George Foreman (1949-2025)

Foreman, before the fall.

I've long thought that the way to do a George Foreman biopic was to begin with the Rumble in the Jungle, or its aftermath, maybe the screen dark and you just get the audio of the final moments in the 8th round, Foreman going down, “the fight is stopped!” and “He's done it! He's done it!” and then cut to Foreman afterwards, battered and alone in his locker room, which is like a tomb, quiet except for the chants still resounding around the Zaire stadium, “ALI, BOMAYE! ALI, BOMAYE!” Ali, kill him! kill him! And this is him, in his tomb, killed.

And the rest of his movie is resurrection.

Did anyone have a greater, more varied, more fun second-half than George Foreman? He became a minister, a TV sitcom star, a businessman and a business partner in one of the most popular home shopping products of the late 20th century. He became a father many times over. He also became, at the age of 45, the heavyweight champion of the world again with a 10th-round knockout of Michael Moorer in Las Vegas in November 1994. Maybe you end there, maybe you keep going. But that's the story. Resurrection. Redemption. Over closing credits you can run Leonard Cohen's “Anthem”: “There's a crack, a crack in everything/That's how the light gets in.” Ali cracked him, the light got in. Foreman let the light in.

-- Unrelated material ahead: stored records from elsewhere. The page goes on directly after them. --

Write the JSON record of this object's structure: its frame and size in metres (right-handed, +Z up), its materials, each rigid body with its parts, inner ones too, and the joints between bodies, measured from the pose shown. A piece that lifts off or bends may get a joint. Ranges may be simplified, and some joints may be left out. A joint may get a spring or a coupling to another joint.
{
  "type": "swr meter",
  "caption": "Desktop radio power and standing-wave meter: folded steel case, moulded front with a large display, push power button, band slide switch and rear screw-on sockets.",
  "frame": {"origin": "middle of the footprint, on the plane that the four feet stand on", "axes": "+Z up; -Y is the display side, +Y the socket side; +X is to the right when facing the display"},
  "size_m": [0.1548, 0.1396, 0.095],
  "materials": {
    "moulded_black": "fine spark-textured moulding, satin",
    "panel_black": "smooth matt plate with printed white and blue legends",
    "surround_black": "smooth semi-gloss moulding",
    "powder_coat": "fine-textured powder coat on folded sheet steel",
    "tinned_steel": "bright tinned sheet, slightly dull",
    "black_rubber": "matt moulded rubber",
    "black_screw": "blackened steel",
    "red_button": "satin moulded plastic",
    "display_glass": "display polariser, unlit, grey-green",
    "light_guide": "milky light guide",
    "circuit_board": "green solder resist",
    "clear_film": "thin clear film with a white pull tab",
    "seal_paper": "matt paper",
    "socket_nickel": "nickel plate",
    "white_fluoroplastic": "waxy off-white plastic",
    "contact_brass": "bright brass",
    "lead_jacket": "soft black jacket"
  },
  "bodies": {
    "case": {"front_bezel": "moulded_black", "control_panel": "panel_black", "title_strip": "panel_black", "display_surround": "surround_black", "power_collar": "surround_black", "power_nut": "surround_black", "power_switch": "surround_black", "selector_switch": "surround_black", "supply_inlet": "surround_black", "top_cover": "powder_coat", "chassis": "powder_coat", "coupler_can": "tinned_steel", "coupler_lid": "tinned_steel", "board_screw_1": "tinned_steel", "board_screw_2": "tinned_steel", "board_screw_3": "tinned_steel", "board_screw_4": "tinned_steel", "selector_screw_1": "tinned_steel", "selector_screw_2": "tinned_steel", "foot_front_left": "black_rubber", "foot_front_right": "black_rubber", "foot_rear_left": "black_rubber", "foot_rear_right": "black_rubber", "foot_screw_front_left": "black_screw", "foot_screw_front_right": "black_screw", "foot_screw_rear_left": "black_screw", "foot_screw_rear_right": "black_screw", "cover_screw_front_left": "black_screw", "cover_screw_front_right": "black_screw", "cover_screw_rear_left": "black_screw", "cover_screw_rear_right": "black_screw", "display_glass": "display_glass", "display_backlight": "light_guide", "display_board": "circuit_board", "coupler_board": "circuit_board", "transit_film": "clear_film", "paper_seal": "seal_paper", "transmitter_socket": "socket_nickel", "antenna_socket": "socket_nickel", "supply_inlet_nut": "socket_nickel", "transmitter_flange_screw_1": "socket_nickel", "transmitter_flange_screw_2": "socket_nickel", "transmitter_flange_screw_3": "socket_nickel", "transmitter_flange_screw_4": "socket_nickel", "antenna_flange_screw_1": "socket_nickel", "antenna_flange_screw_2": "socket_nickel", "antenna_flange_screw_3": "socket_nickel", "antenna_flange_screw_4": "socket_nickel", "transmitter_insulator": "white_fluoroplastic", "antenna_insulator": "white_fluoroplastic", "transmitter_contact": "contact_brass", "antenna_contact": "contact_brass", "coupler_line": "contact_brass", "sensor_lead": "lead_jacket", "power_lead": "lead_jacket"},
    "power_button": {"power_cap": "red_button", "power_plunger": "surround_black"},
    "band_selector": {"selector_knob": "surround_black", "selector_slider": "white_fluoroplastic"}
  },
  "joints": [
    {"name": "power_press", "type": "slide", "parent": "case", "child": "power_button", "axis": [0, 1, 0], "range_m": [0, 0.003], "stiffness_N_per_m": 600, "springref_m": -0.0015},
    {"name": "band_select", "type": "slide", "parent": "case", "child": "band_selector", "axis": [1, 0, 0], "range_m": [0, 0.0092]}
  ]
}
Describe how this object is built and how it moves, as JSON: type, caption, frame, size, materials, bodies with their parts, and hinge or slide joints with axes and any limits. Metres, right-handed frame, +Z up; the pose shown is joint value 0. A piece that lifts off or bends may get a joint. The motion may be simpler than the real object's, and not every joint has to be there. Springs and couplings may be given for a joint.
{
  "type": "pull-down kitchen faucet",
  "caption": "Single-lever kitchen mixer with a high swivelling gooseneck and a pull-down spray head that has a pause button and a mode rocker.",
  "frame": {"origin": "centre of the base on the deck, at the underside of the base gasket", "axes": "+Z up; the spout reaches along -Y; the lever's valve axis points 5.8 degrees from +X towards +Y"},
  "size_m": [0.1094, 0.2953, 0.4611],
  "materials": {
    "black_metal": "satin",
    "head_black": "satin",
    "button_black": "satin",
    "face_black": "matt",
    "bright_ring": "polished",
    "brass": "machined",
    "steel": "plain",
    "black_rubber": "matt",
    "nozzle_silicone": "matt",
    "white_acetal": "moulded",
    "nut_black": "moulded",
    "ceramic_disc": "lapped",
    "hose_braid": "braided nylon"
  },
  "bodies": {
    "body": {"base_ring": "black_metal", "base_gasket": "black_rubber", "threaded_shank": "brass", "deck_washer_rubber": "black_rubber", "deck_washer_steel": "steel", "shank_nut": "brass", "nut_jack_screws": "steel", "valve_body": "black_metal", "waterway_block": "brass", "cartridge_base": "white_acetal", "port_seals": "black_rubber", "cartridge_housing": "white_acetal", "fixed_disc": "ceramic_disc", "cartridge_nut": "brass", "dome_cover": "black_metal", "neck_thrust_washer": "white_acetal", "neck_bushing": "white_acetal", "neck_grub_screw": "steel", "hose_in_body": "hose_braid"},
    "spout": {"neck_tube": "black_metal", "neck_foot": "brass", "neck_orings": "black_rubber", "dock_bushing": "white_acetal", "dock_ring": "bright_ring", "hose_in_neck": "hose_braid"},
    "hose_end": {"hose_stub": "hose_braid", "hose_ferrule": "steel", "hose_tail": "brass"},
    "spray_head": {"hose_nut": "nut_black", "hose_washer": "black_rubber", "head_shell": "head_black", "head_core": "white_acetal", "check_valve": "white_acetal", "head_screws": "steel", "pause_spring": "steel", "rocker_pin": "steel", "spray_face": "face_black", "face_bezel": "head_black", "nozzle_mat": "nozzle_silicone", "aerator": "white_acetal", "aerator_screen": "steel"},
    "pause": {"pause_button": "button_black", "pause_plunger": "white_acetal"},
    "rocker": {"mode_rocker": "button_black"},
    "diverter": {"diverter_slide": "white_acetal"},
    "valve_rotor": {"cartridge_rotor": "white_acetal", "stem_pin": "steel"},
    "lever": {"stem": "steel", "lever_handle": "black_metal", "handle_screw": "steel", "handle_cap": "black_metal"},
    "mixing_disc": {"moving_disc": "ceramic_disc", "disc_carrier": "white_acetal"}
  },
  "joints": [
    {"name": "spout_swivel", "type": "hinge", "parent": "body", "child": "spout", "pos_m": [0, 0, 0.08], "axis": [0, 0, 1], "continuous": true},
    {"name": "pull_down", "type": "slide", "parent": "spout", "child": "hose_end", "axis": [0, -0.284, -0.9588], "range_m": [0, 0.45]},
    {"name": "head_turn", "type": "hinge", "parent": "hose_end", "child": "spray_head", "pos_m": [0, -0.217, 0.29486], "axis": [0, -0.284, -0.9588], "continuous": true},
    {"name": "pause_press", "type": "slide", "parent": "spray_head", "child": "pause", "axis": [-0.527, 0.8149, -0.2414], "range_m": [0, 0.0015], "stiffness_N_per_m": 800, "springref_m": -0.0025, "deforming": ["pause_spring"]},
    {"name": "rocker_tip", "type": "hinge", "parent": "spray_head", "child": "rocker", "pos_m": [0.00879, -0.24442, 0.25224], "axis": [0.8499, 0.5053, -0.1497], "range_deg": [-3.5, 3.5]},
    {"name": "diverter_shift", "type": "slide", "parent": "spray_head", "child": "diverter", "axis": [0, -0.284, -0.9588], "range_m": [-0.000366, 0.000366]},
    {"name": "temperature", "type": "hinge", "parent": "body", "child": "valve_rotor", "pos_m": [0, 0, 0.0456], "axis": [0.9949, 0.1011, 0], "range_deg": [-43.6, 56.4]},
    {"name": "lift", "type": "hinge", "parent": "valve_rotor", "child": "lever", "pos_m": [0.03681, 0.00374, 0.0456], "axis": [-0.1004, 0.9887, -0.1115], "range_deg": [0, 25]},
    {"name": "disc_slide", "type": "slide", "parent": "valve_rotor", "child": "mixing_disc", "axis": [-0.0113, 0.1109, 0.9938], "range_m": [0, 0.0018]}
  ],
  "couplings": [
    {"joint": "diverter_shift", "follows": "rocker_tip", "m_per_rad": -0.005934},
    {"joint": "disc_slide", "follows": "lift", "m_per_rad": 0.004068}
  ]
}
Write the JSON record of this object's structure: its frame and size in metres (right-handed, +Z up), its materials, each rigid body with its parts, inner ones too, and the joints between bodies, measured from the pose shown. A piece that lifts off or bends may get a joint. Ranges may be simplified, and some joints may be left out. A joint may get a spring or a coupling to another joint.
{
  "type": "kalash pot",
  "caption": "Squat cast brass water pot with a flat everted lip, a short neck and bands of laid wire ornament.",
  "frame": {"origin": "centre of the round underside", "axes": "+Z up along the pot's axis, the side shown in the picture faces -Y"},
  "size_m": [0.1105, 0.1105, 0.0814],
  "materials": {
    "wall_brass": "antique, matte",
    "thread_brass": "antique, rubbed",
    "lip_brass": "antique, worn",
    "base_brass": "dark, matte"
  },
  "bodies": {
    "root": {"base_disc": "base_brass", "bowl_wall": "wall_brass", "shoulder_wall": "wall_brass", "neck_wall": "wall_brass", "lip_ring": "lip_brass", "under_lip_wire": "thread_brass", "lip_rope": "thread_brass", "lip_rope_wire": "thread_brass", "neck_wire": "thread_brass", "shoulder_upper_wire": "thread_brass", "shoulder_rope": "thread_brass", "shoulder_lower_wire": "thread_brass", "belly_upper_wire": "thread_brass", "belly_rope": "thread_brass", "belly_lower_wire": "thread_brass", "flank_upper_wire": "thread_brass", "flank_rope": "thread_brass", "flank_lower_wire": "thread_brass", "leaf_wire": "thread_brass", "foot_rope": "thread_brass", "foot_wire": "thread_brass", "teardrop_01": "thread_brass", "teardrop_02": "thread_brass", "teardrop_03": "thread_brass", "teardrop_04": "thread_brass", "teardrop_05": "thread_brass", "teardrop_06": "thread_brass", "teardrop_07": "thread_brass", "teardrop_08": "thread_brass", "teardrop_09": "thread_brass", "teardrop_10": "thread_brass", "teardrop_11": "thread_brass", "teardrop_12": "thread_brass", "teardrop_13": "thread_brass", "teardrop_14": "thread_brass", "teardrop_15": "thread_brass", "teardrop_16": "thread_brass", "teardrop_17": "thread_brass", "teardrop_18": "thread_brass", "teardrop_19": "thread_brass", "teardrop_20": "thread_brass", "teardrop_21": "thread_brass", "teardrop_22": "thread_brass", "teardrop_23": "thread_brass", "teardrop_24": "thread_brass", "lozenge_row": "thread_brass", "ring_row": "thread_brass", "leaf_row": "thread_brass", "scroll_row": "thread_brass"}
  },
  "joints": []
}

Back in 2004, I got to interview him (a phoner) for a feature I did on LA entertainment attorney Henry Holmes. Foreman gave me his time and he gave me great quotes. The attorney worked on the sitcom deal for him, “George,” then paved his way for the title fight when it ran into legal issues, and afterwards he worked on business deals that made sense for the new/old heavyweight champ. One was a grill for your countertop, “The Lean Mean Grilling Machine”; they wanted Foreman associated with the product. By this point Foreman had done tons of ads promoting products, and that's what he assumed this deal would be: spokesperson, get paid, keep going. But Holmes had seen clients dropped after helping launch a product so instead he worked on a joint venture to make Foreman part-owner of the product. Foreman humorously remembered his initial reaction:

Foreman: How much are they going to pay me?
Holmes: Nothing, George.
Foreman: Nothing? All the money I'm making and I'm gonna do something for nothing?
Holmes: Yeah, but there's a thing now called joint venture.
Foreman: Joint nothing! I want money!

But they went joint venture, the product took off, and instead of one paycheck Foreman kept getting paychecks. Eventually they were million-dollar paychecks. Eventually the company bought out Foreman's share ... for $137 million. Foreman told me:

The last boxing match I had was...'97, I do believe. And I lost the boxing match. And everybody came back to the dressing room to express how I was robbed. I had a big blown-up check that Henry had brought me from the grill company for $1 million for one month's work. And I told them, “No, I have not been robbed. Where I came from, when you're robbed, you don't have any money left.”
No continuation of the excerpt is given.